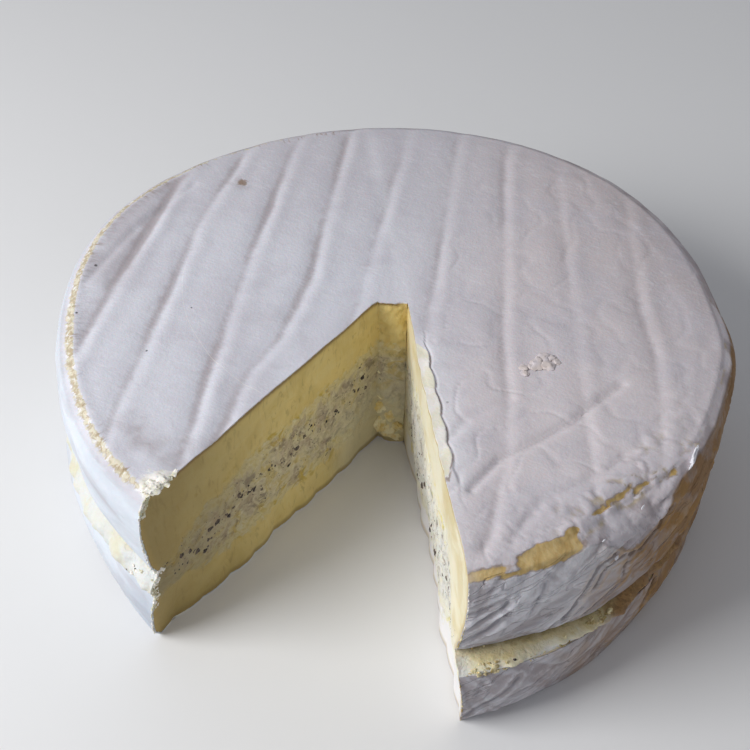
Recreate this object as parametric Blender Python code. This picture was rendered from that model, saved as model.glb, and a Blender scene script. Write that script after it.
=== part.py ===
"""A filled soft cheese wheel with one eighth cut out, as three solids: the upper half, the cream
layer that runs through the wheel, and the lower half. Lengths are metres, +Z is up, the wheel
rests on Z = 0 and the notch opens towards -Y."""

import math

import bmesh
import bpy
from mathutils import Vector

# Wheel
WHEEL_NAME = "filled_brie_wheel"
WHEEL_RADIUS = 0.1075
WHEEL_HEIGHT = 0.0649
NODE_GAP = 0.0003
STEPS_ROUND = 80
SWEEP_ANGLE = 1.5 * math.pi
MERGE_DISTANCE = 0.00005
SCORE_SNAP = 0.0006
SURFACE_TOLERANCE = 0.000001
SHARP_ANGLE = math.radians(40.0)

# Move of the finished wheel that brings the middle of its bounding box over the origin
CENTRING = (0.0, -0.0037, 0.0)

# Notch: the two knife planes, and the short blunt face where their meeting edge broke off, with
# the shares of the way round between which the spokes start along it and not at its corners
NOTCH_APEX = (0.0002, 0.0174)
NOTCH_HALF_ANGLE = math.radians(22.607)
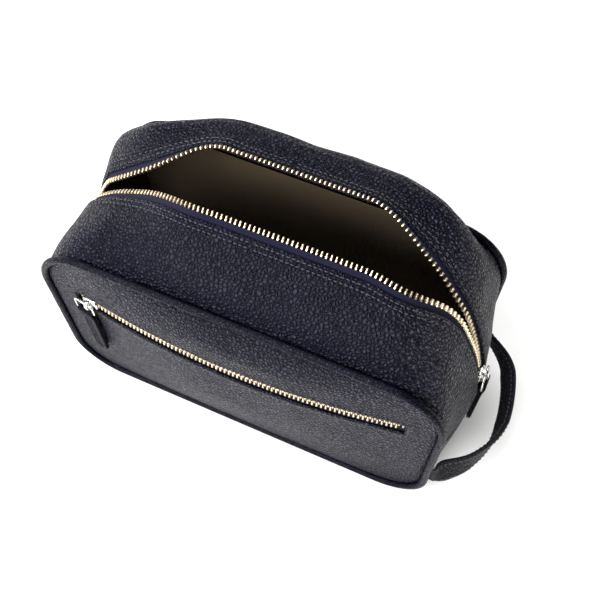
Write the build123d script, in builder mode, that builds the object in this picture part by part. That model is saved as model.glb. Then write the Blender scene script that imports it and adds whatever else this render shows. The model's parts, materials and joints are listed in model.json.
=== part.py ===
"""Shaving kit bag: a boxy leather wash bag with an arched top zip and a zipped front pocket.

Frame: +X towards the end with the side handle, -Y towards the front panel, +Z up.
The origin is the centre of the flat base. All sizes are millimetres.
"""
import math
import os

from build123d import *

os.makedirs("parts", exist_ok=True)

# ---------------------------------------------------------------- driving dimensions
LENGTH = 260.0            # between the piping centre lines of the two ends
DEPTH = 115.0             # between the front and back piping centre lines
HEIGHT = 149.0            # base to the piping centre line along the top
TOP_RADIUS = 38.0
BOTTOM_RADIUS = 22.0
PIPING_RADIUS = 2.4
LEATHER = 1.8
CLOTH = 0.8

CROWN = 10.0              # how far the panels swell beyond the piping
CROWN_HALF = 108.0        # half length of the swollen middle
POCKET_ZIP_Z = 104.0

TEETH_PITCH = 2.8
TEETH_REACH = 2.4         # across one row
TEETH_THICK = 2.8
TAPE = 0.5
CHAIN_DEPTH = 2.3         # tape middle below the leather's outer face

FRONT_TILT = 46.0         # how far each lip stands open, in degrees
BACK_TILT = 54.0
LIP_HALF = 72.0           # half length of the part of a lip that swings as one
FOLD_END = 100.0          # where the folds beside it meet the corners
LIP_START = 0.9           # clear of the piping as the lip swings
LEATHER_TO_ZIP = 6.5      # leather edge to the middle of the zip

HANDLE_Z = 50.0
HANDLE_WIDTH = 18.0
HANDLE_LAYER = 1.5

# ---------------------------------------------------------------- worked out from them
HALF = LENGTH / 2
SEAM_Y = DEPTH / 2
STRIP_Y = SEAM_Y - PIPING_RADIUS               # edge of the strip that closes the box
BASE_Z = PIPING_RADIUS                         # piping centre line along the base
CORNER_X = HALF - TOP_RADIUS
CORNER_Z = HEIGHT - TOP_RADIUS
FOOT_X = HALF - BOTTOM_RADIUS
FOOT_Z = BASE_Z + BOTTOM_RADIUS
LIP_WIDTH = STRIP_Y - 0.2                      # seam to the tips of the teeth

CROWN_RADIUS = (CROWN_HALF ** 2 + CROWN ** 2) / (2 * CROWN)
CROWN_CENTRE_Y = CROWN_RADIUS - CROWN - SEAM_Y
POCKET_CHAIN_RADIUS = CROWN_RADIUS - CHAIN_DEPTH
SLOT_HALF_LENGTH = 109.0
SLOT_HALF_HEIGHT = 5.6

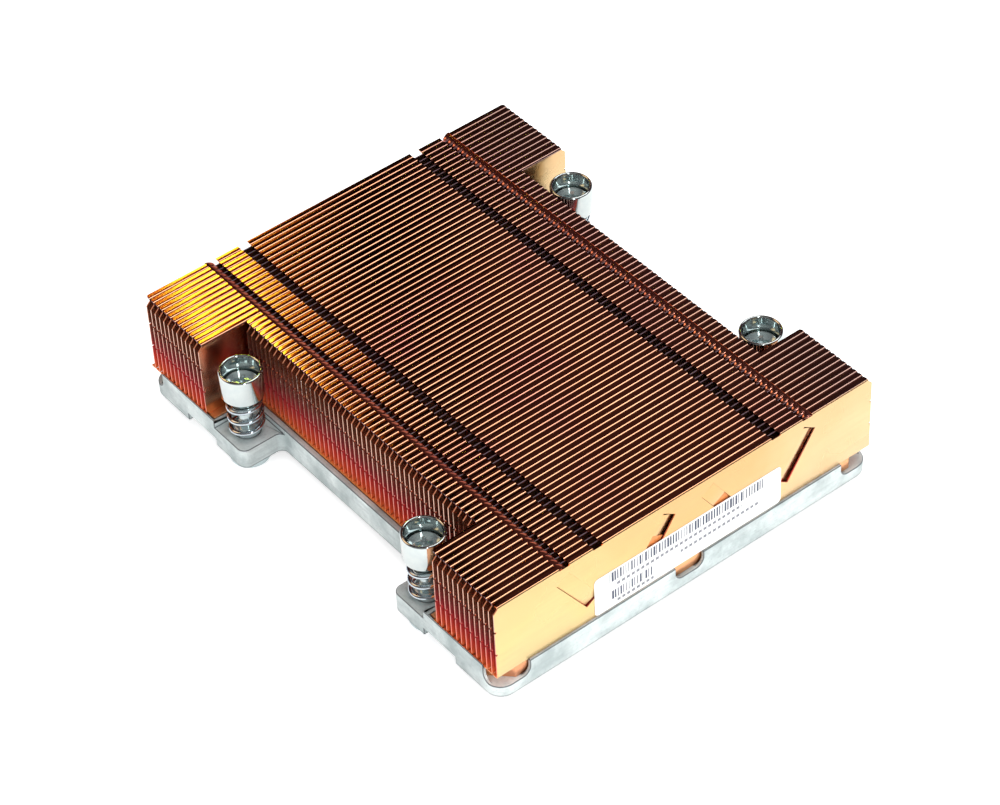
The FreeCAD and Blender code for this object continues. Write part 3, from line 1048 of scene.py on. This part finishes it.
def direction(azimuth, elevation, distance=1.0):
    # azimuth 0 is +X and 90 is +Y
    a, e = math.radians(azimuth), math.radians(elevation)
    return (distance * math.cos(e) * math.cos(a), distance * math.cos(e) * math.sin(a), distance * math.sin(e))


floorLook = {
    "size": 8.0,
    "colour": (0.9, 0.9, 0.9),
    "cameraGlow": 0.25,
    "glow": 0.36,
}


def makeFloor():
    deselectAll()
    bpy.ops.mesh.primitive_plane_add(size=floorLook["size"], location=(0, 0, 0))
    floor = bpy.context.object
    floor.name = "studioFloor"
    material, tree, shader = stageMaterial("paleFloor", floorLook["colour"])
    shader.inputs["Emission Color"].default_value = (1, 1, 1, 1)
    path = addNode(tree, "ShaderNodeLightPath").outputs
    glow = maths(tree, "MULTIPLY", path["Is Camera Ray"], floorLook["cameraGlow"])
    glow = maths(tree, "MULTIPLY_ADD", whiteForViewers(tree), floorLook["glow"], glow)
    tree.links.new(glow, shader.inputs["Emission Strength"])
    floor.data.materials.append(material)


surroundLevel = 0.55  # how bright the world is to dull surfaces


def makeWorld():
    world = bpy.data.worlds.new("paleSurround")
    bpy.context.scene.world = world
    world.use_nodes = True
    tree = world.node_tree
    back = tree.nodes["Background"]
    back.inputs["Color"].default_value = (1, 1, 1, 1)
    level = spread(tree, whiteForViewers(tree), surroundLevel, 1.0, 0.0, 1.0)
    tree.links.new(level, back.inputs["Strength"])


def onlyForMirrors(piece):
    piece.visible_camera = False
    piece.visible_diffuse = False
    piece.visible_shadow = False
    piece.visible_transmission = False


tentLook = {
    "radius": 1.3,
    "drop": 0.002,
    "backWay": (0.6, 0.8, 0),  # along this way the colours run, from the camera's side to the back
    "colourLimits": (-0.6, 0.8),
    "colours": [(0.0, (0.34, 0.33, 0.31)), (0.18, (0.12, 0.12, 0.12)),
                (0.36, (0.022, 0.020, 0.028)), (1.0, (0.050, 0.020, 0.018))],
    "foot": (0.085, 0.065, 0.100),
    "footLevels": (0.12, 0.55),
    # glows that mirrors see: azimuth and elevation, how near to them (as cosines) they start and are full, colour
    "glows": [
        ((139, 24), (0.93, 0.99), (0.72, 0.44, 0.32)),  # rosy, for the sloping cuts of the fins
        ((121, 48), (0.955, 0.985), (2.0, 1.30, 0.70)),  # warmer and higher, for the curled links of the right row
        ((40, 22), (0.955, 0.985), (0.60, 0.36, 0.30)),  # dim, for the sloping links of the left row
    ],
}


def makeTent():
    # a dark tent that only mirrors see: grey on the camera's side, warm and nearly black behind
    deselectAll()
    bpy.ops.mesh.primitive_uv_sphere_add(segments=48, ring_count=24, radius=tentLook["radius"], location=(0, 0, 0))
    tent = bpy.context.object
    tent.name = "darkTent"
    cutAcross(tent, (0, 0, -tentLook["drop"]), (0, 0, -1), clearOuter=True)
    material, tree, shader = stageMaterial("tentCloth", (0, 0, 0))
    shader.inputs["Emission Strength"].default_value = 1.0
    place = vectorMaths(tree, "NORMALIZE", addNode(tree, "ShaderNodeTexCoord").outputs["Object"])
    back = vectorMaths(tree, "DOT_PRODUCT", place, tentLook["backWay"], output="Value")
    colour = ramp(tree, spread(tree, back, 0.0, 1.0, *tentLook["colourLimits"]), tentLook["colours"])
    height = addNode(tree, "ShaderNodeSeparateXYZ", {0: place}).outputs["Z"]
    colour = mixColour(tree, spread(tree, height, 1.0, 0.0, *tentLook["footLevels"]), colour, tentLook["foot"])
    for way, limits, glow in tentLook["glows"]:
        near = vectorMaths(tree, "DOT_PRODUCT", place, direction(*way), output="Value")
        colour = mixColour(tree, spread(tree, near, 0.0, 1.0, *limits), colour, glow)
    tree.links.new(colour, shader.inputs["Emission Color"])
    tent.data.materials.append(material)
    onlyForMirrors(tent)


glintLook = {
    "middle": (0.323, 0.628, 0.662),
    "aim": (-0.034, 0.030, 0.026),
    "size": 0.3,
    "edge": (1.0, 0.34, 0.06),
    "core": (1.0, 1.65, 0.12),
    # half width, half height and strength
    "outer": (0.085, 0.11, 0.85),
    "inner": (0.015, 0.056, 12.0),
}


def makeGlint():
    # a soft yellow glow that only mirrors see, longer than wide. It faces the object
    deselectAll()
    centre = Vector(glintLook["middle"])
    facing = (Vector(glintLook["aim"]) - centre).to_track_quat("Z", "Y").to_euler()
    bpy.ops.mesh.primitive_plane_add(size=1, location=centre, rotation=facing)
    card = bpy.context.object
    card.name = "warmGlint"
    card.scale = (glintLook["size"], glintLook["size"], 1)
    bakePlace(card)
    material, tree, shader = stageMaterial("warmGlintCloth", (0, 0, 0))
    place = addNode(tree, "ShaderNodeTexCoord").outputs["Object"]
    away = vectorMaths(tree, "SUBTRACT", place, centre)

    def fade(wide, tall, strength):
        reach = vectorMaths(tree, "MULTIPLY", away, (1 / wide, 1 / tall, 0))
        reach = vectorMaths(tree, "LENGTH", reach, output="Value")
        limits = {"Value": reach, "From Min": 1.0, "From Max": 0.1, "To Max": strength}
        return addNode(tree, "ShaderNodeMapRange", limits, interpolation_type="SMOOTHERSTEP").outputs["Result"]

    outer, inner = fade(*glintLook["outer"]), fade(*glintLook["inner"])
    share = maths(tree, "DIVIDE", inner, glintLook["inner"][2])
    colour = mixColour(tree, share, glintLook["edge"], glintLook["core"])
    tree.links.new(colour, shader.inputs["Emission Color"])
    tree.links.new(maths(tree, "ADD", outer, inner), shader.inputs["Emission Strength"])
    card.data.materials.append(material)
    onlyForMirrors(card)


# azimuth, elevation and distance, then width and height, then power, and whether mirrors see the lamp
lamps = {
    "overheadSoftbox": ((-13, 64, 1.0), (0.42, 0.75), 2.6, True),
    "stripSoftbox": ((-113, 32, 0.75), (0.06, 0.7), 1.15, True),
    "skyFill": ((-60, 80, 1.1), (0.8, 0.8), 3.0, False),
    "frontFill": ((-75, 16, 0.9), (0.9, 0.3), 4.2, False),
    "leftFill": ((178, 14, 0.9), (0.9, 0.3), 2.2, False),
}


def makeLamp(name, place, size, power, mirrored):
    data = bpy.data.lights.new(name, "AREA")
    data.shape = "RECTANGLE"
    data.size, data.size_y = size
    data.energy = power
    lamp = bpy.data.objects.new(name, data)
    bpy.context.scene.collection.objects.link(lamp)
    lamp.location = place
    lamp.rotation_euler = (-Vector(place)).to_track_quat("-Z", "Y").to_euler()
    lamp.visible_glossy = mirrored


makeFloor()
makeWorld()
makeTent()
makeGlint()
for name, (way, size, power, mirrored) in lamps.items():
    makeLamp(name, direction(*way), size, power, mirrored)
print("studio lit, lamps:", len(lamps))


# Camera, fitted to the straight edges of the object in the photo

cameraView = {
    "lens": 125.31,
    "sensor": 36.0,
    "place": (-0.28942, -0.38949, 0.47317),
    "right": (0.77949, -0.62513, -0.04012),
    "back": (-0.43011, -0.58068, 0.69124),
}


def makeCamera():
    data = bpy.data.cameras.new("photoCamera")
    data.lens = cameraView["lens"]
    data.sensor_width = cameraView["sensor"]
    camera = bpy.data.objects.new("photoCamera", data)
    bpy.context.scene.collection.objects.link(camera)
    right, back = Vector(cameraView["right"]), Vector(cameraView["back"])
    axes = Matrix((right, back.cross(right), back)).transposed()
    camera.matrix_world = Matrix.Translation(cameraView["place"]) @ axes.to_4x4()
    bpy.context.scene.camera = camera


makeCamera()
bpy.context.scene.view_settings.view_transform = "Standard"
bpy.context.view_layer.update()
faces = sum(len(piece.data.polygons) for piece in bpy.data.objects if piece.type == "MESH" and not piece.hide_render)
print("finished, faces shown:", faces)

......

Brief — Above are the records; from them, give again exactly the lines from the one containing "The FreeCAD and" through the one containing "return (distance *", both included.

Output below —
The FreeCAD and Blender code for this object continues. Write part 3, from line 1048 of scene.py on. This part finishes it.
def direction(azimuth, elevation, distance=1.0):
    # azimuth 0 is +X and 90 is +Y
    a, e = math.radians(azimuth), math.radians(elevation)
    return (distance * math.cos(e) * math.cos(a), distance * math.cos(e) * math.sin(a), distance * math.sin(e))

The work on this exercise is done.